__Goal__: Across the listing below, how many lines hold "Blender"? Reply with the number by itself.

- - - -

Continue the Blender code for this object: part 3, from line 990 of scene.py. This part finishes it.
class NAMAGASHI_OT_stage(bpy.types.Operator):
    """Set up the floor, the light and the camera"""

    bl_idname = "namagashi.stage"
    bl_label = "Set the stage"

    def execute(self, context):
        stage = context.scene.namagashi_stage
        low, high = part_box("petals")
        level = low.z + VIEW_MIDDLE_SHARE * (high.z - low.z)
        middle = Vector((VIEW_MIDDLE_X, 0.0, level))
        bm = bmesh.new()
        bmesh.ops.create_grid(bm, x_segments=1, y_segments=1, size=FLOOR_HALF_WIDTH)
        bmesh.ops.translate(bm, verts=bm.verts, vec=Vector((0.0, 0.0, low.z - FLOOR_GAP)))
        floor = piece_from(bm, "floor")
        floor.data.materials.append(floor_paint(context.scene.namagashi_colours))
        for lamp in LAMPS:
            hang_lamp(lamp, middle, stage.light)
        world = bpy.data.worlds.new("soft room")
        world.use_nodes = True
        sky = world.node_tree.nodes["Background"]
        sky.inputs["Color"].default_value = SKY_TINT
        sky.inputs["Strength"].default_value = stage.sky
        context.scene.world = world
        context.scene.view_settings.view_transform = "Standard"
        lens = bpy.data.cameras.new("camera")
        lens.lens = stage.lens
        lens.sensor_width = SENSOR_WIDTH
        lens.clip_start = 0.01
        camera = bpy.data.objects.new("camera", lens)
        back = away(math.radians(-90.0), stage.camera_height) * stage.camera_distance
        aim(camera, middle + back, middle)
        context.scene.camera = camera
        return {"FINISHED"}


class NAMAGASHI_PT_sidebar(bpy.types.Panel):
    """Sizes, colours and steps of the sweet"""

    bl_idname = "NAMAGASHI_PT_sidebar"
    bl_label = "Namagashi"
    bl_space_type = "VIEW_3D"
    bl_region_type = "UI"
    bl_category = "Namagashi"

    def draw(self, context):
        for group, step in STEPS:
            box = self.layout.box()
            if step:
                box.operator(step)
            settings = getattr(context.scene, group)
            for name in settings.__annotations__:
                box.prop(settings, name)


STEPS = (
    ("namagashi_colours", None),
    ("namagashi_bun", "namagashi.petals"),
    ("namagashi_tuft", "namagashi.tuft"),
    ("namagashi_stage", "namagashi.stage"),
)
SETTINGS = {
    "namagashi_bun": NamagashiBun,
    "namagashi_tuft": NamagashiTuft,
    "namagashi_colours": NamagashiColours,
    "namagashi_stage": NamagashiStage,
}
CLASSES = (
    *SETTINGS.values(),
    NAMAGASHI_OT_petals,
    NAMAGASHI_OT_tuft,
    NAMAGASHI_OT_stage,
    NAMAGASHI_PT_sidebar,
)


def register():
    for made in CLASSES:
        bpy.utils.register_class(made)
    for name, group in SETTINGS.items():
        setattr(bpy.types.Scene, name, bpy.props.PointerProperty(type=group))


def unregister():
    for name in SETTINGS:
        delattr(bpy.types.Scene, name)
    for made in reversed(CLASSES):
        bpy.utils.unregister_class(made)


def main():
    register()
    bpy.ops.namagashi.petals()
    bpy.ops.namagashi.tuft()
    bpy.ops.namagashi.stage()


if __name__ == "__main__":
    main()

- - - -

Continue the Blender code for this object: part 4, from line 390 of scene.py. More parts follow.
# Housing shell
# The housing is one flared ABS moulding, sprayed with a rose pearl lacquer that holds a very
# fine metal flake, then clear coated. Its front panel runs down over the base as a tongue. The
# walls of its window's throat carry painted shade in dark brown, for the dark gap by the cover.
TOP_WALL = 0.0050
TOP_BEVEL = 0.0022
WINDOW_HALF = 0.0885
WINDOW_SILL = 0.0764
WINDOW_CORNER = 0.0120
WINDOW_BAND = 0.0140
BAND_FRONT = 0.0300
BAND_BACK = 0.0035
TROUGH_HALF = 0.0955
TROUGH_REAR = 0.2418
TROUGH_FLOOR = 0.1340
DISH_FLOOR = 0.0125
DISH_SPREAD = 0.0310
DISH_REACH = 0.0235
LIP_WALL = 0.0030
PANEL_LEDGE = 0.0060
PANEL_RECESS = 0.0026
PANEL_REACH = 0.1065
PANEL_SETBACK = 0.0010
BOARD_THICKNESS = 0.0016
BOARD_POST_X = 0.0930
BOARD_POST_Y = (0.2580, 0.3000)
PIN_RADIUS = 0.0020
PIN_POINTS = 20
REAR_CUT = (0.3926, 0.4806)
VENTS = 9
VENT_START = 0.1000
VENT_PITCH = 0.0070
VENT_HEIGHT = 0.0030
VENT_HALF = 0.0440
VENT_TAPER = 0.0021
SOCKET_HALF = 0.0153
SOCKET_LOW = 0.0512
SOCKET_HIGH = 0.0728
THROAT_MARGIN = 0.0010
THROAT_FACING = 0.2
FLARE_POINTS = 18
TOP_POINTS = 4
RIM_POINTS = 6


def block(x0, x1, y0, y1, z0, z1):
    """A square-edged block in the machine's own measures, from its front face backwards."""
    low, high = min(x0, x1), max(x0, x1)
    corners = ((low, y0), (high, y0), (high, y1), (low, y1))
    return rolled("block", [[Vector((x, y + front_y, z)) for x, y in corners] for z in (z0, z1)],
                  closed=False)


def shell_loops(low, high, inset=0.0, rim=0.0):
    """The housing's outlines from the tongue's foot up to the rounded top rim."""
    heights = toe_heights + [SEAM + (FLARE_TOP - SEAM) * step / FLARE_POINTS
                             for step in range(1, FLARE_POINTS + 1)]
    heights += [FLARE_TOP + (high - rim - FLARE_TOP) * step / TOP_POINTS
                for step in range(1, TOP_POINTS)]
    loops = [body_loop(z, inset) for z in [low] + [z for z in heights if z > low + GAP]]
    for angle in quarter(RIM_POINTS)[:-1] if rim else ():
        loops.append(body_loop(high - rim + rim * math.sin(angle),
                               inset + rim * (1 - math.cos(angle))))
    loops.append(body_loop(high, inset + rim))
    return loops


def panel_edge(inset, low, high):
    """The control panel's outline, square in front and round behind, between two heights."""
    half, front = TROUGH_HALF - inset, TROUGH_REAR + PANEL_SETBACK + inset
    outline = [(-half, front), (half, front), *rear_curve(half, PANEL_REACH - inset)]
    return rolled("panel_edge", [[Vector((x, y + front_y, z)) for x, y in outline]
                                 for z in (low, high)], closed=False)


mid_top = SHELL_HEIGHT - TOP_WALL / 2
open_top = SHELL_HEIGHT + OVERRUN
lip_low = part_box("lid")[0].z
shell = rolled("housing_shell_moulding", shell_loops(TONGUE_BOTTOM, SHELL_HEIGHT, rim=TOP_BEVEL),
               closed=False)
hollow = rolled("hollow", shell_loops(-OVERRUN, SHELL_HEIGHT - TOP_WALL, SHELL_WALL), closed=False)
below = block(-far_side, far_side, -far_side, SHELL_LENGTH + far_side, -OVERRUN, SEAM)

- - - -

__Expected answer__: 2